First Pass Inspection
Let’s start with just reading in the data, and giving it a quick look using tibble::glimpse
.
library(tidyverse) ## loads dplyr, tidyr, ggplot2, etc.
library(stringr) ## great for strings
library(forcats) ## great for dealing with factors
## File path - split up for to reduce line width
path <- paste0("../../static/post/",
"2017-04-17-analyzing-qbs-empirical-bayes/",
"QBStats_all.csv.gz")
## Read in the (compressed) CSV
raw <- readr::read_csv(path)
## View each variable and first observations
glimpse(raw, width = 43)
## Observations: 12,556
## Variables: 13
## $ qb <chr> "Matt RyanM. Ryan",...
## $ att <int> 34, 37, 11, 36, 40,...
## $ cmp <int> 25, 23, 10, 23, 31,...
## $ yds <dbl> 344, 261, 75, 219, ...
## $ ypa <dbl> 10.1, 7.1, 6.8, 6.1...
## $ td <int> 4, 3, 1, 2, 1, 0, 4...
## $ int <int> 0, 0, 0, 1, 0, 2, 2...
## $ lg <chr> "32t", "28", "13", ...
## $ sack <dbl> 2, 2, 0, 1, 2, 2, 1...
## $ loss <dbl> 19, 10, 0, 5, 14, 1...
## $ rate <dbl> 144.7, 110.3, 125.4...
## $ GamePoints <int> 43, 28, 28, 22, 16,...

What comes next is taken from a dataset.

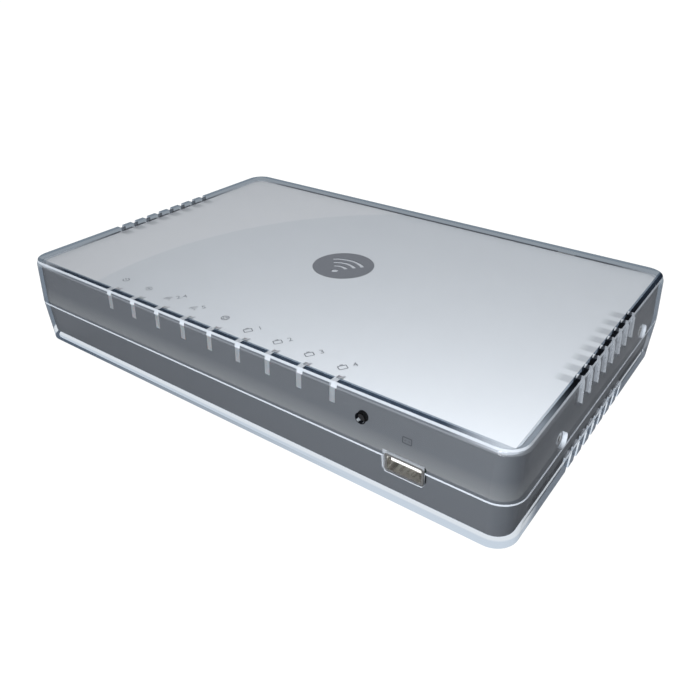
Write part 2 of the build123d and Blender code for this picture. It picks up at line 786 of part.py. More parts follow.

## $ year <int> 2016, 2016, 2016, 2...
I won’t delve into the columns and what they mean in this post, but suffice it to say that each row pertains to a given quarterback’s performance metrics over the course of a year.
Fixing Up Names Using stringr
and map
Now, we see one immediate problem: the qb
column values look attrocious. Specifically, it seems the name is repeated, with a space in the first iteration and first initial separated from the last name by an underscore on the second iteration.
Here’s where the stringr
library comes in - we need to parse this qb
column - I’m going to create a “.parse_qb
(I use the .
to prepend functions when its very specific to the dataset/use-case). Also, one interesting thing to note is the “underscore” is not really an underscore, but some other non-standard character that took me a bit to debug. Always watch those encodings!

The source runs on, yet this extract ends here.